Start of Material for the task

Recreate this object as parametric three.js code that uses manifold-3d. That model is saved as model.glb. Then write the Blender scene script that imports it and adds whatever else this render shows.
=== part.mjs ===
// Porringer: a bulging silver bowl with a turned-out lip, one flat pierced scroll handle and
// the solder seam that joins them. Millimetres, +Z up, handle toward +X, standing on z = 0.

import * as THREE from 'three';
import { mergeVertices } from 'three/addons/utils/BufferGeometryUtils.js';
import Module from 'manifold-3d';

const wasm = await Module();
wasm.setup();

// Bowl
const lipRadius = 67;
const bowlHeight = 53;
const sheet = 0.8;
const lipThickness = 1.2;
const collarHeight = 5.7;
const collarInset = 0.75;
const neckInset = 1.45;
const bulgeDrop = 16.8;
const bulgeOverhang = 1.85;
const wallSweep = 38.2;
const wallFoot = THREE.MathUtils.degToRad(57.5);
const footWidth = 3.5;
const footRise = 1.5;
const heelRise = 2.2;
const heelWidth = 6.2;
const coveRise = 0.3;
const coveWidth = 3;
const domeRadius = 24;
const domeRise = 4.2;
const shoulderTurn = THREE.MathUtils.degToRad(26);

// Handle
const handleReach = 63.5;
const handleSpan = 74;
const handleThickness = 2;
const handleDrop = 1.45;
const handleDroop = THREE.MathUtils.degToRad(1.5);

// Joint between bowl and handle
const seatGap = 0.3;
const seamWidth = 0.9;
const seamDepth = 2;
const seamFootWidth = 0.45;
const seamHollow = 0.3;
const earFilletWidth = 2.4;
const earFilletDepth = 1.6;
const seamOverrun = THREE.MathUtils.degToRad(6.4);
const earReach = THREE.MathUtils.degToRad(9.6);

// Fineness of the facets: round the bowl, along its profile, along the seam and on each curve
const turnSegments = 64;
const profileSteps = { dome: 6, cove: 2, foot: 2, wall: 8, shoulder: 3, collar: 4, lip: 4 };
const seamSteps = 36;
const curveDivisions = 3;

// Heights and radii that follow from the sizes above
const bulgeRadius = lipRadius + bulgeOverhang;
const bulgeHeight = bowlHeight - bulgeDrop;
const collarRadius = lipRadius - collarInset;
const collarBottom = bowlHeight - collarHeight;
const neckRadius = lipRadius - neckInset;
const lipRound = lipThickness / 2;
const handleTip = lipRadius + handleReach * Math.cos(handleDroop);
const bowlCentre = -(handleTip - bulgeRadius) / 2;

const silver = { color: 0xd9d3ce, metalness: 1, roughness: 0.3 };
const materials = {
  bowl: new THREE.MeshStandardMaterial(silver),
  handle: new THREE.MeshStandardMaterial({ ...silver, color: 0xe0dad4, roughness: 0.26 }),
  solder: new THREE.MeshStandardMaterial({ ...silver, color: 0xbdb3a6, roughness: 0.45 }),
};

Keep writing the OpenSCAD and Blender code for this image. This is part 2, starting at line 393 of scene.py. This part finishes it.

End of Material for the task

What is asked: Every record above should be copied exactly.

Final answer:
Recreate this object as parametric three.js code that uses manifold-3d. That model is saved as model.glb. Then write the Blender scene script that imports it and adds whatever else this render shows.
=== part.mjs ===
// Porringer: a bulging silver bowl with a turned-out lip, one flat pierced scroll handle and
// the solder seam that joins them. Millimetres, +Z up, handle toward +X, standing on z = 0.

import * as THREE from 'three';
import { mergeVertices } from 'three/addons/utils/BufferGeometryUtils.js';
import Module from 'manifold-3d';

const wasm = await Module();
wasm.setup();

// Bowl
const lipRadius = 67;
const bowlHeight = 53;
const sheet = 0.8;
const lipThickness = 1.2;
const collarHeight = 5.7;
const collarInset = 0.75;
const neckInset = 1.45;
const bulgeDrop = 16.8;
const bulgeOverhang = 1.85;
const wallSweep = 38.2;
const wallFoot = THREE.MathUtils.degToRad(57.5);
const footWidth = 3.5;
const footRise = 1.5;
const heelRise = 2.2;
const heelWidth = 6.2;
const coveRise = 0.3;
const coveWidth = 3;
const domeRadius = 24;
const domeRise = 4.2;
const shoulderTurn = THREE.MathUtils.degToRad(26);

// Handle
const handleReach = 63.5;
const handleSpan = 74;
const handleThickness = 2;
const handleDrop = 1.45;
const handleDroop = THREE.MathUtils.degToRad(1.5);

// Joint between bowl and handle
const seatGap = 0.3;
const seamWidth = 0.9;
const seamDepth = 2;
const seamFootWidth = 0.45;
const seamHollow = 0.3;
const earFilletWidth = 2.4;
const earFilletDepth = 1.6;
const seamOverrun = THREE.MathUtils.degToRad(6.4);
const earReach = THREE.MathUtils.degToRad(9.6);

// Fineness of the facets: round the bowl, along its profile, along the seam and on each curve
const turnSegments = 64;
const profileSteps = { dome: 6, cove: 2, foot: 2, wall: 8, shoulder: 3, collar: 4, lip: 4 };
const seamSteps = 36;
const curveDivisions = 3;

// Heights and radii that follow from the sizes above
const bulgeRadius = lipRadius + bulgeOverhang;
const bulgeHeight = bowlHeight - bulgeDrop;
const collarRadius = lipRadius - collarInset;
const collarBottom = bowlHeight - collarHeight;
const neckRadius = lipRadius - neckInset;
const lipRound = lipThickness / 2;
const handleTip = lipRadius + handleReach * Math.cos(handleDroop);
const bowlCentre = -(handleTip - bulgeRadius) / 2;

const silver = { color: 0xd9d3ce, metalness: 1, roughness: 0.3 };
const materials = {
  bowl: new THREE.MeshStandardMaterial(silver),
  handle: new THREE.MeshStandardMaterial({ ...silver, color: 0xe0dad4, roughness: 0.26 }),
  solder: new THREE.MeshStandardMaterial({ ...silver, color: 0xbdb3a6, roughness: 0.45 }),
};

Keep writing the OpenSCAD and Blender code for this image. This is part 2, starting at line 393 of scene.py. This part finishes it.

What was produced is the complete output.